Historically, psychiatrists believed that patients with bipolar disorder (BPD) recovered fully between mood episodes and experienced no residual symptoms during remission. Now, recent findings indicate that this may not be true.

Bipolar patients exhibit cognitive impairment during mood states, and that impairment persists during euthymia. These cognitive deficits contribute to functional impairment and can create a heavy burden of symptoms and societal costs, in addition to a clinical management conundrum. To top it off, the FDA has not yet approved any drug therapy for the management of cognitive deficits in BPD.

Psychiatry practitioners from the University of Texas Health Science Center at Houston addressed the challenge of cognitive impairment in BPD in a recent paper that appeared as an early electronic publication in the American Journal of Therapeutics on November 7, 2014. In that article, the authors described the pharmacological and nonpharmacological treatment of cognitive deficits among bipolar patients.

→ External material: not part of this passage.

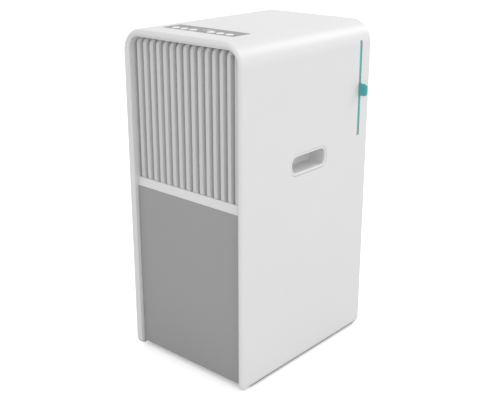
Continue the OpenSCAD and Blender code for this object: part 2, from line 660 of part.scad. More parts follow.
module tank_body() color([0.85, 0.88, 0.9], 0.7) {
    difference() {
        block([-tank_x, tank_front, tank_z], [tank_x, tank_back, tank_top]);
        block([-tank_x + tank_wall, tank_front + tank_wall, tank_z + tank_wall],
            [tank_x - tank_wall, tank_back - tank_wall, tank_top + eps]);
    }
    // Ears with the pins of the bucket's handle
    for (s = [-1, 1]) mirror([s < 0 ? 1 : 0, 0, 0]) {
        block([tank_x - tank_wall, bail_y - 7, tank_top - 20], [tank_x, bail_y + 7, bail_z + 5]);
        rod_x(bail_pin_r, tank_x, tank_x + slide_gap + bail_t, bail_y, bail_z);
    }
    // Lugs of the float
    for (x = [float_x - float_w / 2 - 4, float_x + float_w / 2 + 1]) difference() {
        block([x, float_y - 5, float_z - 5], [x + 3, tank_back - tank_wall, float_z + 5]);
        rod_x(float_pin_r, x - eps, x + 3 + eps, float_y, float_z);
    }
}
module float_pin() color([0.7, 0.7, 0.72]) rod_x(float_pin_r, float_x - float_w / 2 - 4, float_x + float_w / 2 + 4, float_y, float_z);
module float() color([0.95, 0.95, 0.95]) difference() {
    union() {
        rod_x(5, float_x - float_w / 2 + slide_gap, float_x + float_w / 2 - slide_gap, float_y, float_z);
        block([float_x - 5, float_y - 28, float_z - 2], [float_x + 5, float_y, float_z + 2]);
        block([float_x - float_w / 2 + 2, float_y - 56, float_z - 18], [float_x + float_w / 2 - 2, float_y - 26, float_z + 4]);
    }
    rod_x(float_pin_r + running, float_x - float_w, float_x + float_w, float_y, float_z);
}
module tank_lid() color([0.85, 0.88, 0.9], 0.8) difference() {
    block([-tank_x + tank_wall, tank_front + 0.5, tank_top], [tank_x - tank_wall, tank_back, tank_top + lid_t]);
    rod_z(lid_hole_r, tank_top - eps, tank_top + lid_t + eps, 0, spout_y);
}
module front_panel() color([0.61, 0.61, 0.61]) difference() {
    block([-lip_x + slide_gap, panel_y, panel_gap], [lip_x - slide_gap, panel_y + panel_t + 8, panel_top]);
    block([-lip_x + slide_gap + panel_t, panel_y + panel_t, panel_gap - eps],
        [lip_x - slide_gap - panel_t, panel_y + panel_t + 8 + eps, panel_top - panel_t]);
}
module tank_handle() color([0.9, 0.9, 0.9]) {
    arm_x = tank_x + slide_gap;
    difference() {
        union() for (s = [-1, 1]) mirror([s < 0 ? 1 : 0, 0, 0]) along_x(arm_x, arm_x + bail_t) {
            translate([bail_y - bail_arm, bail_z - 4]) square([bail_arm, 8]);
            translate([bail_y, bail_z]) circle(6);
        }
        rod_x(bail_pin_r + running, -body_w, body_w, bail_y, bail_z);
    }
    block([-arm_x - bail_t, bail_y - bail_arm - 8, bail_z - 4], [arm_x + bail_t, bail_y - bail_arm, bail_z + 4]);
}

outer_shell();
base_pan();
front_grille();
rear_panel();
rear_screws();
partition_wall();
mid_deck();
handle_cup_right();
handle_cup_left();
control_strip();
display_window();
status_leds();
control_board();
button_1();
button_2();
button_3();
button_4();
button_5();
button_6();
filter_frame();
filter_mesh();
evaporator_fins();
evaporator_tubes();
condenser_fins();
condenser_tubes();
fan_shroud();
fan_wheel();
motor_shaft();
fan_motor();
motor_bracket();
compressor();
accumulator();
terminal_cover();
compressor_grommets();
compressor_bolts();
suction_pipe();
discharge_pipe();
capillary_tube();
drip_tray();
drain_spigot();
tank_body();
front_panel();
tank_lid();
tank_handle();
float();
float_pin();
level_switch();
electronics_box();
run_capacitor();
cord_gland();
humidity_sensor();
caster_fork_fr();
caster_fork_fl();
caster_fork_rr();
caster_fork_rl();
caster_wheel_fr();
caster_wheel_fl();
caster_wheel_rr();
caster_wheel_rl();
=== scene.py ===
"""Looks of a household dehumidifier: shell, louvres, bucket, controls, filter and the works inside."""
from math import cos, pi, radians, sin, sqrt
import bmesh
import bpy
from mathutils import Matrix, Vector


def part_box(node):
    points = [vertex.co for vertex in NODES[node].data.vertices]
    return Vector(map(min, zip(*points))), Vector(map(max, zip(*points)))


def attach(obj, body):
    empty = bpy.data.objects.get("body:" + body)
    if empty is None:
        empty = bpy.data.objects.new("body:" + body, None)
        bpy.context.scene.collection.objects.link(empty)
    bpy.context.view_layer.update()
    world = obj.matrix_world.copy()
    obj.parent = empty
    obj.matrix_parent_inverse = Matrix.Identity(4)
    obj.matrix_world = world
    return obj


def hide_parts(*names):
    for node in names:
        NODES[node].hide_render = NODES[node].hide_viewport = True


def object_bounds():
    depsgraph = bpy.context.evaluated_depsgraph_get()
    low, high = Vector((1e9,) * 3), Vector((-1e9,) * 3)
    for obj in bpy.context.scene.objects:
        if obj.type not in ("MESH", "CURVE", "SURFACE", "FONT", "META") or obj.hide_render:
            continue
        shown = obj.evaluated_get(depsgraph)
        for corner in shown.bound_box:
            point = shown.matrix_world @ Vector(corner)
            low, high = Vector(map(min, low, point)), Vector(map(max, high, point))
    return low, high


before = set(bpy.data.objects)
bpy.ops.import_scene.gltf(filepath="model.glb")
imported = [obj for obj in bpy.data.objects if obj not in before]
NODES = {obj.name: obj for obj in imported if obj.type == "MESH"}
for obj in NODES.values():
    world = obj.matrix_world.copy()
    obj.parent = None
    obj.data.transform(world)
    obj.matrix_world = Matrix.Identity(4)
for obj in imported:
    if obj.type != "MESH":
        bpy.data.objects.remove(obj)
cad_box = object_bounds()
MM = 0.001


def box(node):
    """The two corners of a CAD node's box, in millimetres."""
    return [Vector(corner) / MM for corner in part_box(node)]


def halfway(a, b):
    return (a + b) / 2


# --- shader groups

def rgb(r, g, b):
    return (r, g, b, 1.0)


def grey(tone):
    return (tone, tone, tone)


def new_group(name, inputs):
    """A shader group that gives a colour, a roughness and a normal, with its two end nodes."""
    group = bpy.data.node_groups.new(name, "ShaderNodeTree")
    for label, value in inputs.items():
        kind = "NodeSocketFloat" if isinstance(value, float) else "NodeSocketColor"
        group.interface.new_socket(label, in_out="INPUT", socket_type=kind).default_value = value
    for label, kind in (("Colour", "Color"), ("Roughness", "Float"), ("Normal", "Vector")):
        group.interface.new_socket(label, in_out="OUTPUT", socket_type="NodeSocket" + kind)
    return group, group.nodes.new("NodeGroupInput"), group.nodes.new("NodeGroupOutput")


def add_node(tree, kind, values=None, **settings):
    """One shader node, with its settings and the values of its sockets."""
    node = tree.nodes.new("ShaderNode" + kind)
    for name, value in settings.items():
        setattr(node, name, value)
    for socket, value in (values or {}).items():
        node.inputs[socket].default_value = value
    return node


def wire(tree, *joins):
    """Links each (node, output, node, input) in a node tree."""
    for source, output, target, socket in joins:
        tree.links.new(source.outputs[output], target.inputs[socket])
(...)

Poor verbal memory, psychomotor speed, and response inhibition may be cognitive indicators of genetic vulnerability to BPD, the researchers explained. Among the agents traditionally prescribed and dispensed for the mental disorder:

  • Lithium has been associated with few cognitive effects.
  • Anticonvulsants have been linked to psychomotor retardation and memory and attentional decline.
  • Antipsychotics’ cognitive effects have only been examined in a few BPD studies.

A number of other agents—including cholinesterase inhibitors, memantine, mifepristone, intranasal insulin, pramipexole, herbal agents, and supplements—have been tested as treatments for BPD’s cognitive deficits, but the results have been mixed. The authors suggested that medications might confer only marginal benefit for cognitive deficits, as scientists have not yet determined which deficits are more likely to respond to therapeutic interventions.

Nevertheless, 2 nonpharmacological interventions seem promising:

  • Cognitive remediation, which is a form of neuropsychological rehabilitation that uses training-based intervention focused on improving cognitive processes by compensatory and adaptive strategies, and
  • Noninvasive brain stimulation techniques, including transcranial magnetic stimulation.

Still, more research is needed to determine whether those processes help patients with BPD.

The researchers highlighted the growing evidence that inflammatory processes underlie BPD’s pathophysiology, noting correlations between inflammatory cytokines and cognitive impairment—a promising avenue of exploration into the mental disorder.